* [What is needed] Look through the material below for "code". Copy every line that contains it.

------------------------

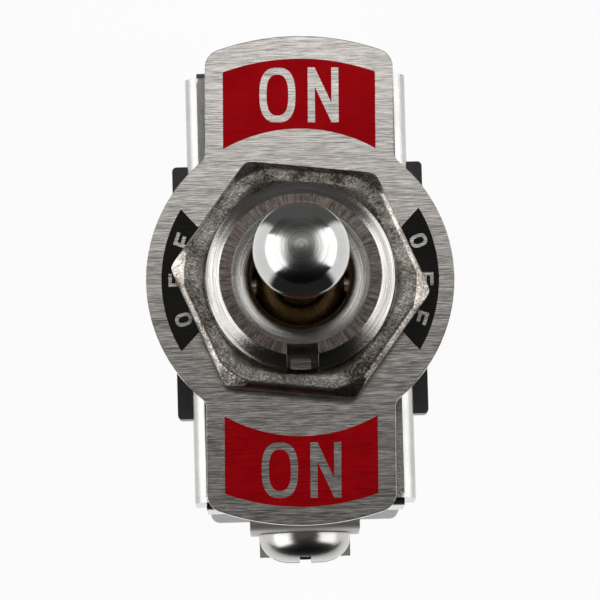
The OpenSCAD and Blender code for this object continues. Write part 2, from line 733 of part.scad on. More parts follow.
// Folded bracket whose notched ears carry the rocker's trunnions.
module fulcrum_bracket() {
    ear_x = bracket_w / 2 - bracket_t / 2;
    ear_rise = 0.2;     // height of the ears above the rocker's axis
    foot_rise = 0.6;    // height at which the bracket narrows to its ears
    ear_top = axis_z + ear_rise;
    mid = bracket_top_z - bracket_t / 2;
    color(brass) difference() {
        intersection() {
            along_y(bracket_l) strip(
                [[-ear_x, ear_top], [-ear_x, mid], [ear_x, mid], [ear_x, ear_top]], bracket_t,
                bracket_bend_r);
            union() {
                block(bracket_w + cut, bracket_l, floor_z, bracket_top_z + foot_rise);
                block(bracket_w + cut, ear_l, floor_z, ear_top);
            }
        }
        translate([0, 0, axis_z]) rotate([0, 90, 0])
            cylinder(h = bracket_w + 2 * cut, r = trunnion_d / 2 + run_gap, center = true);
        translate([rivet_x, 0, floor_z - cut]) cylinder(h = bracket_t + 2 * cut, d = rivet_d);
    }
}

// Rivet that joins the bracket to the common terminal's foot.
module common_rivet() {
    r = rivet_d / 2;
    head_r = rivet_head_d / 2;
    low = floor_z - blade_t - rivet_head_t;
    high = bracket_top_z + rivet_head_t;
    color(brass) translate([rivet_x, 0, 0]) rotate_extrude() polygon([
        [0, low], [head_r - edge, low], [head_r, low + edge], [head_r, floor_z - blade_t],
        [r, floor_z - blade_t], [r, bracket_top_z], [head_r, bracket_top_z],
        [head_r, high - edge], [head_r - edge, high], [0, high]
    ]);
}

// Narrow end of a blade with a wire guard bent out at each corner, in the blade's own place:
// its outer face looks along +Y at y = 0, and its upper end is at z = 0.
module blade_end() {
    guard_t = 0.8;
    tip_edge = 0.3;     // chamfer on a guard's tip
    tip_h = 0.8;        // height of a guard's tip
    shoulder = blade_l - guard_h;
    translate([-blade_w / 2, -blade_t, -shoulder]) cube([blade_w, blade_t, shoulder]);
    translate([-guard_w / 2, -blade_t, -blade_l]) cube([guard_w, blade_t, guard_h]);
    for (x = [-1, 1])
        translate([x * (guard_w / 2 - guard_t / 2), 0, 0]) along_x(guard_t) polygon([
            [-blade_t / 2, -blade_l], [guard_out - tip_edge, -blade_l],
            [guard_out, -blade_l + tip_edge], [guard_out, -blade_l + tip_h],
            [0, -blade_l + guard_h], [-blade_t / 2, -blade_l + guard_h]
        ]);
}

// Hole for a terminal screw, through a blade in the same place.
module blade_hole() {
    translate([0, cut, -screw_drop]) rotate([90, 0, 0])
        cylinder(h = blade_t + 2 * cut, d = screw_d + fit_gap);
}

// End terminal: foot under the fixed contact, leg through the floor, jog and blade.
module end_terminal() {
    mid = blade_t / 2;
    leg = leg_y - mid;
    color(plated) difference() {
        union() {
            along_x(blade_w) strip([
                [foot_in_y, shelf_z + mid], [leg, shelf_z + mid], [leg, -base_depth - mid],
                [blade_y - mid, -base_depth - mid], [blade_y - mid, -base_depth - 2 * blade_t - sunk]
            ], blade_t, blade_bend_r);
            translate([0, blade_y, -base_depth]) intersection() {
                blade_end();
                block(blade_w + cut, 4 * blade_t + 4 * guard_out, -blade_l, -2 * blade_t);
            }
        }
        translate([0, blade_y, -base_depth]) blade_hole();
    }
}

module rear_terminal() {
    end_terminal();
}

module front_terminal() {
    rotate(180) end_terminal();
}

// Common terminal: foot in the floor's pocket under the bracket, and a blade that faces sideways.
module common_terminal() {
    mid = blade_t / 2;
    face_x = common_leg_x + mid;
    color(plated) difference() {
        union() {
            along_y(blade_w) strip([
                [-bracket_w / 2, floor_z - mid], [common_leg_x, floor_z - mid],
                [common_leg_x, -base_depth - sunk]
            ], blade_t, blade_bend_r);
            translate([face_x, 0, -base_depth]) rotate(-90) blade_end();
        }
        translate([face_x, 0, -base_depth]) rotate(-90) blade_hole();
        translate([rivet_x, 0, floor_z - blade_t - cut])
            cylinder(h = blade_t + 2 * cut, d = rivet_d);
    }
}

// Pan-head screw along -Y, its head standing on y = 0 and looking along +Y: the head curves
// from an upright rim to a small flat. One slot runs right across it and meets a deeper cross.
module terminal_screw() {
    head_r = screw_head_d / 2;
    rim_h = 0.35;
    flat_r = 1.1;
    rise = screw_head_h - rim_h;
    run = head_r - flat_r;
    steps = 6;
    end_edge = 0.4;     // chamfer on the screw's end
    slot_w = 0.8;
    slot_depth = 0.9;
    cross_l = 3.8;
    cross_depth = 1.2;
    color(nickel) difference() {
        rotate([-90, 0, 0]) rotate_extrude() polygon(concat(
            [[0, -screw_l], [screw_d / 2 - end_edge, -screw_l],
                [screw_d / 2, -screw_l + end_edge], [screw_d / 2, 0], [head_r, 0]],
            [for (k = [0:steps]) let (a = 90 * k / steps)
                [flat_r + run * cos(a), rim_h + rise * sin(a)]],
            [[0, screw_head_h]]
        ));
        translate([-slot_w / 2, screw_head_h - slot_depth, -head_r - cut])
            cube([slot_w, slot_depth + cut, 2 * head_r + 2 * cut]);
        for (turned = [0, 90]) rotate([0, turned, 0])
            translate([-slot_w / 2, screw_head_h - cross_depth, -cross_l / 2])
                cube([slot_w, cross_depth + cut, cross_l]);
    }
}

module rear_screw() {
    translate([0, blade_y, -base_depth - screw_drop]) terminal_screw();
}

module front_screw() {
    rotate(180) rear_screw();
}

module common_screw() {
    translate([common_leg_x + blade_t / 2, 0, -base_depth - screw_drop]) rotate(-90) terminal_screw();
}

mounting_frame();
base_housing();
bushing();
lower_nut();
lock_washer();
legend_plate();
top_nut();
toggle_lever();
pivot_pin();
plunger();
plunger_spring();
insulating_sheet();
rocker_contact();
rocker_silver_front();
rocker_silver_rear();
fulcrum_bracket();
common_rivet();
common_terminal();
front_terminal();
rear_terminal();
front_silver();
rear_silver();
common_screw();
front_screw();
rear_screw();
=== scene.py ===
import json
import math

import bmesh
import bpy
import numpy as np
from mathutils import Matrix, Vector


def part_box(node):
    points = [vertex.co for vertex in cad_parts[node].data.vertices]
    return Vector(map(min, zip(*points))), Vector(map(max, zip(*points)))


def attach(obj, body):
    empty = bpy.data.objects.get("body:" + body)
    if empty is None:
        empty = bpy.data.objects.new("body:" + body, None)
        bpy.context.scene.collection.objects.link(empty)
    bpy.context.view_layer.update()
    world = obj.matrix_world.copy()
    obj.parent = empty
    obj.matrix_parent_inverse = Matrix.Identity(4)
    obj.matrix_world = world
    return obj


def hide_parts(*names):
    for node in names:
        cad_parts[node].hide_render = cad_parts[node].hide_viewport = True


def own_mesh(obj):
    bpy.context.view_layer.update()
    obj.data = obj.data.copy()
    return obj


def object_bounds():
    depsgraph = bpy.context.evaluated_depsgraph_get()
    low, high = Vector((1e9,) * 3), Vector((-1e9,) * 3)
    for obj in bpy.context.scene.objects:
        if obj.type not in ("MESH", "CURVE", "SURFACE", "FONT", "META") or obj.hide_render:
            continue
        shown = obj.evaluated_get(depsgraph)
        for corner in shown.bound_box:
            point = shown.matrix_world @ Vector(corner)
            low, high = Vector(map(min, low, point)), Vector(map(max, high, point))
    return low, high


# Looks of a panel toggle switch with a threaded bushing, a legend plate and screw terminals.
# Lengths are in millimetres until a mesh is made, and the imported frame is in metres. Z is the
# bushing's axis, with the lever's end up, and the lever swings about X.

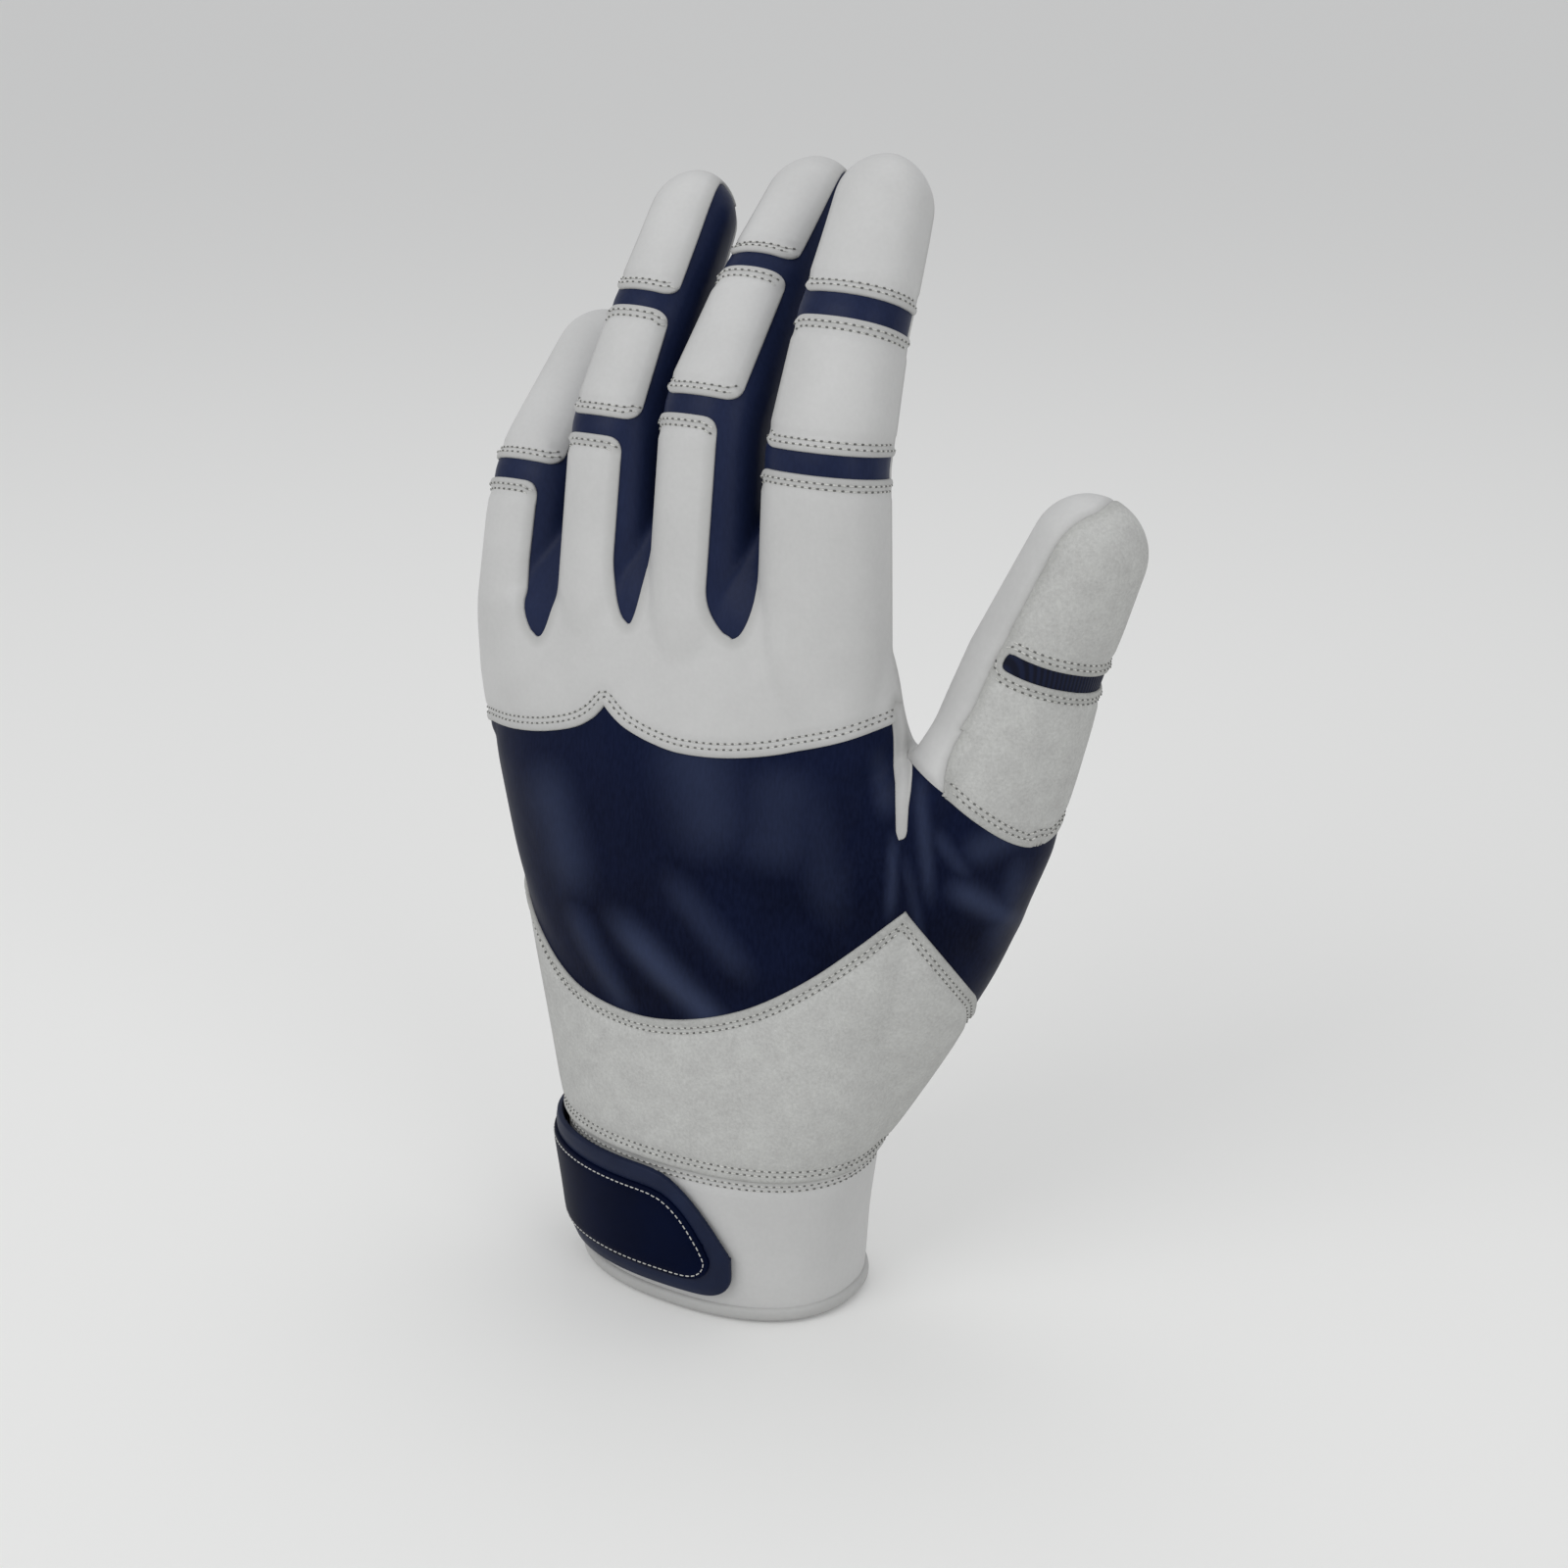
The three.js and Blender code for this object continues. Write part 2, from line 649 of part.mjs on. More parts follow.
// Everything between a seam line and a level far above or below it
function besideSeam(shares, sign) {
  const line = seamLine(shares, sign * seamGap);
  const level = sign > 0 ? rootHeight + cutOverrun : -cutOverrun;
  const reach = cutOverrun;
  const ends = [line[0][1], line[line.length - 1][1]];
  const outline = [[-reach, level], [-reach, ends[0]], ...line, [reach, ends[1]], [reach, level]];
  return frontPrism(outline, -cutOverrun, cutOverrun);
}

function tongueCutter(grow) {
  const middle = (tongueShares[2][0] + tongueShares[3][0]) / 2;
  const outline = tongueShares.map((place) => {
    const [x, z] = acrossAndUp(place);
    return [x + Math.sign(place[0] - middle) * grow, z - grow];
  });
  return frontPrism(outline, -cutOverrun, cutOverrun);
}

// Back or palm side of the side seams, above the cuff; past its bend the seam follows the thumb
function sideOf(sign) {
  const reach = cutOverrun;
  const shift = sign * halfSeam;
  const bend = [sideSeam.bendAcross - shift, sideSeam.thumbEdge + shift];
  const outline = [
    [-reach, sideSeam.littleEdge + shift],
    bend,
    [bend[0] + reach * Math.cos(thumbTurn), bend[1] + reach * Math.sin(thumbTurn)],
    [bend[0] + reach * Math.cos(thumbTurn), sign * reach * 2],
    [-reach, sign * reach * 2],
  ];
  return planPrism(outline, cuffHeight + halfSeam, rootHeight + cutOverrun);
}

function webCutter(index, grow) {
  const middle = fingerBounds[index];
  const bottom = Math.min(rootOf(rowOfFingers[index]), rootOf(rowOfFingers[index + 1])) - webDrop;
  const half = webHalf + grow;
  const outline = [[middle + half, rootHeight + cutOverrun], [middle - half, rootHeight + cutOverrun]];
  for (let step = 0; step <= webSteps; step += 1) {
    const turn = Math.PI * (1 + step / webSteps);
    outline.push([middle + half * Math.cos(turn), bottom + webHalf + half * Math.sin(turn)]);
  }
  return frontPrism(outline, -cutOverrun, cutOverrun);
}

function addHand() {
  const shell = handShell();
  const back = shell.intersect(sideOf(-1));
  let knuckles = back.intersect(besideSeam(knuckleSeamShares, 1)).subtract(tongueCutter(seamGap));
  let palm = shell.intersect(sideOf(1));
  const webNames = ['ring_little_web', 'middle_ring_web', 'index_middle_web'];
  webNames.forEach((name, index) => {
    addPiece(name, shell.intersect(webCutter(index, 0)), 'stretch');
    knuckles = knuckles.subtract(webCutter(index, seamGap));
    palm = palm.subtract(webCutter(index, seamGap));
  });
  const belowKnuckles = back.intersect(besideSeam(knuckleSeamShares, -1)).subtract(tongueCutter(seamGap));
  addPiece('palm_leather', palm, 'leather');
  addPiece('knuckle_panel', knuckles, 'leather');
  addPiece('back_panel', belowKnuckles.intersect(besideSeam(wristSeamShares, 1)), 'stretch');
  addPiece('wrist_panel', back.intersect(besideSeam(wristSeamShares, -1)), 'suede');
  addPiece('web_tongue', back.intersect(tongueCutter(0)), 'leather');
}

// Cuff, its bound hem and the slit that opens them under the strap

const handFrame = frameAt(new THREE.Vector3(), zAxis, yAxis);
const slitY = strapHingeY - slitWidth;

function band(solid, zFrom, zTo) {
  const corners = [[-1, -1], [1, -1], [1, 1], [-1, 1]];
  const outline = corners.map(([x, y]) => [x * cutOverrun, y * cutOverrun]);
  return solid.intersect(planPrism(outline, zFrom, zTo));
}

function slit() {
  const half = slitWidth / 2;
  const outline = [[slitY - half, -hemHeight], [slitY + half, -hemHeight], [slitY, slitTop]];
  return sidePrism(handFrame, outline, -cutOverrun, 0);
}

function layer(from, to) {
  return pocket(-to).subtract(pocket(-from));
}

function addCuff() {
  const wall = pocket(0).subtract(pocket(leatherWall));
  addPiece('cuff', band(wall, hemHeight + halfSeam, cuffHeight - halfSeam).subtract(slit()), 'leather');
  const binding = pocket(-hemBulge).subtract(pocket(leatherWall + hemBulge / 2));
  addPiece('cuff_binding', band(binding, 0, hemHeight - halfSeam).subtract(slit()), 'leather');
}

// Closing strap: loop patch on the cuff, then hook patch, strap and raised panel, each over the last

const hookFrom = seamGap + patchWall + seamGap;
const strapFrom = hookFrom + patchWall + seamGap;
const strapOutside = strapFrom + strapWall;

function strapCutter(margin, yTo) {
  const top = strapTop - margin;
  const bottom = strapBottom + margin;
  const nose = strapReach - margin;
  const outline = [
    [-cutOverrun, bottom],
    ...curve([nose - noseRound, bottom], [nose, bottom], [nose, bottom + noseRound], noseSteps),
    ...curve([nose, strapNoseTop], [strapShoulder + noseSlope, top], [strapShoulder, top], noseSteps),
    [-cutOverrun, top],
  ];
  return frontPrism(outline, -cutOverrun, yTo);
}

function addStrap() {
  const patchEnd = slitY - slitWidth;
  const loop = layer(seamGap, seamGap + patchWall).intersect(strapCutter(patchMargin, patchEnd));
  addPiece('loop_patch', loop, 'hook');
  const hook = layer(hookFrom, hookFrom + patchWall).intersect(strapCutter(patchMargin, patchEnd));
  addPiece('hook_patch', hook, 'hook');
  const strap = layer(strapFrom, strapOutside).intersect(strapCutter(0, strapHingeY - halfSeam));
  addPiece('strap', strap, 'strap');
  const raised = layer(strapOutside + seamGap, strapOutside + seamGap + panelRise);
  addPiece('strap_panel', raised.intersect(strapCutter(patchMargin, slitY)), 'strap');
  const anchorFrom = strapHingeY + halfSeam;
  const anchorEnd = anchorReach - knuckleBreadth / 2;
  const anchorPlan = [
    [-cutOverrun, anchorFrom], [anchorEnd, anchorFrom], [anchorEnd, handDepth], [-cutOverrun, handDepth],
  ];
  const anchor = layer(seamGap, strapOutside).intersect(planPrism(anchorPlan, strapBottom, strapTop));
  addPiece('strap_anchor', anchor, 'strap');
}

addHand();
addCuff();
addStrap();
for (const [name, finger] of Object.entries(fingers)) addDigit(name, finger.segments, 'leather');
addDigit('thumb', thumb, 'suede');

export default group;
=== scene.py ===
import math

import bpy
import numpy as np
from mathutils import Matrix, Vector
from mathutils.kdtree import KDTree


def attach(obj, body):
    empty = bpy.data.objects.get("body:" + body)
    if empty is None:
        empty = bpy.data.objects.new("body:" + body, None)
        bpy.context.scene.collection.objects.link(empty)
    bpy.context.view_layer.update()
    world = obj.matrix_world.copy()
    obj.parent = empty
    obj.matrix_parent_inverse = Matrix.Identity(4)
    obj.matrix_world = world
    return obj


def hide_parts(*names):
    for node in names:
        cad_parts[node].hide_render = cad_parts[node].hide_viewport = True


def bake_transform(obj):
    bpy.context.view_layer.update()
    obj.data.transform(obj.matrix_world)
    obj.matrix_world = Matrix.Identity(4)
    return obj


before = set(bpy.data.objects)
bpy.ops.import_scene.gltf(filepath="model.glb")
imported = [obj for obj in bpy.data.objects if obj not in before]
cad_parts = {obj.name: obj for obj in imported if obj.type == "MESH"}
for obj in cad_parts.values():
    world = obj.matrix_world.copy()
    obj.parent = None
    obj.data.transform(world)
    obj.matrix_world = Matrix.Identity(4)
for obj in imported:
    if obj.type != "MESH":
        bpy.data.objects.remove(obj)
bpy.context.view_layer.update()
bpy.ops.object.select_all(action="DESELECT")

# A left-hand batting glove. Shapes are worked out in millimetres in the CAD frame and shown in metres.
MM = 0.001

# Height of the finger roots, and what the shares in the hand's stations are multiplied by
ROOT_HEIGHT = 137.0
HAND_SCALE = np.array([ROOT_HEIGHT, 92.0, 92.0, 36.0, 36.0])
CUFF_HEIGHT = 31.5
# The hem's binding covers the cuff's edge up to here, and the slit runs up from it on the little-finger side
HEM_TOP = 1.3
SLIT_TOP, SLIT_AT, SLIT_HALF = 30.0, 1.0, 2.0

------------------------

* [Exercise output]
The OpenSCAD and Blender code for this object continues. Write part 2, from line 733 of part.scad on. More parts follow.
The three.js and Blender code for this object continues. Write part 2, from line 649 of part.mjs on. More parts follow.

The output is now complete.